The rarity responsible for the Phillies’ 4-0 win over the Cardinals was a stellar performance from both the starting pitcher and the bullpen on the same night, in the same stadium. Kyle Kendrick knows exactly how uncommon these two elements have come together this season for the Phils. In his only quality start of the season entering Wednesday, Kendrick baffled the Braves for eight innings April 20, only to see Ryan Madson blow a 3-0 lead in the ninth inning.
Entering the game, the matchup of starting pitchers seemed tilted in St. Louis’ favor. Kendrick, with an ERA north of seven, was coming off a pair of choppy outings. His counterpart, Brad Penny, had put together five straight quality starts to begin the season and had looked a lot like the Penny who went 16-4 with the Dodgers in 2007.
The first three innings were a wash, with the bend-but-don’t-break Kendrick mixing his sinkerball in well and keeping the ball down.
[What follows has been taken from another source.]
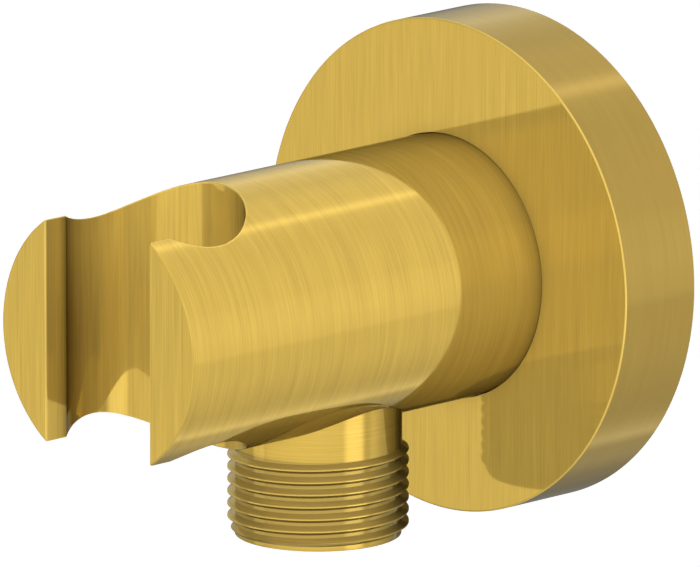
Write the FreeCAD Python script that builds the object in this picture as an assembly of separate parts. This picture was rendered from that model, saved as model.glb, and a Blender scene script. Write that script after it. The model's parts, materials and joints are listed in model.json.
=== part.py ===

Penny, working with primarily just two pitches – a four-seamer and a split-fingered fastball – buzzed through the Phillies’ lineup without allowing a runner to reach base.
Now, it’s important to point out here that the Phillies have eight steals all season, the lowest total in the National League and second-lowest in the majors (only the Orioles have fewer); it’s a perplexingly low figure given their success on the basepaths the past few years and the relative speed of their lineup.
So, back to the game. When Shane Victorino led off the fourth inning with a single to center, he immediately made plans for taking up residency at second base. On the first pitch to Placido Polanco, Victorino took off. He might have had the base stolen, but we’ll never know, because Polanco golfed the low fastball just over the fence in right-center. It’s been that kind of year for the Phils’ offense.
Here’s how untouchable Penny – and the rest of the Cardinals’ starting rotation – have been this season: Polanco’s blast was the first home run allowed this year by Penny and the first given up by a Cardinals starting pitcher in the past 21 games – a truly brain-melting streak in any era. So, for good measure, Victorino ripped his own home run to right on a low inside fastball in the sixth inning for a 3-0 lead.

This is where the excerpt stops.